With us, for example, electoral fraud does not arouse the massive indignation it should. It’s almost taken for granted that those who administer elections can’t observe the neutrality guaranteed in the Constitution, but have to serve as shabby henchmen for the regime in power. That just doesn’t shock us as it should. In the Arab world, to put it bluntly, we have the political regimes we deserve.
That’s what explains, it seems to me, why October ‘88 wasn’t enough to obtain regime change. The essential was lacking: the majority of people didn’t long for more democracy. Only a minority ardently desired democracy and fought for it.

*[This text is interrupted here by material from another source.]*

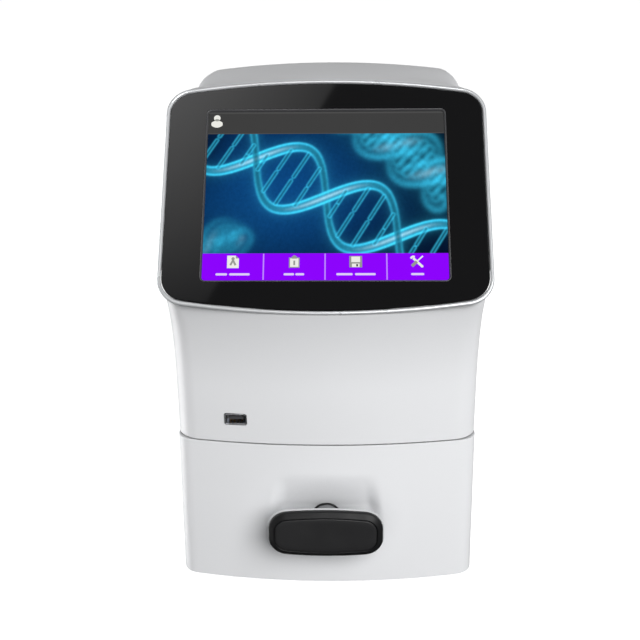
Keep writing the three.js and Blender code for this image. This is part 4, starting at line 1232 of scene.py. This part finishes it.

This is a bitter conclusion, I realize, but one which events after October ‘88 (as for example the fascination the authoritarian methods of the Islamist parties exercised on a whole swath of our society) seem to bear out.
Twenty years later, you remain marked by the events of October ‘88. You have not, so to speak, turned the page. This past is part of your present. You remain clear-sighted, but above all critical. Do you recognize in Algeria today, some of the same ingredients that led October ‘88 to break out?
In a very brutal way, October ‘88 thrust me into political adulthood. I understood once and for all, that we could not expect anything else from the perverse regime that ran Algeria and that it was up to us, ordinary citizens, to act in order to change, however slightly, the pitiful condition of civic invalids, that was our lot as Algerians. The example of the young torture victims who were willing to testify without covering their faces against their torturers, allowed me to get past some of the paralyzing fear I used to feel, as each of us did, in the presence of our country’s security forces, whom we dreaded because too often they served the pouvoir rather than the country.
This past, as well as the terrible years of terrorism that followed, is a part of my makeup as an intellectual and writer. These painful events nourish, in a deep way, nearly all my books, and my thinking in general.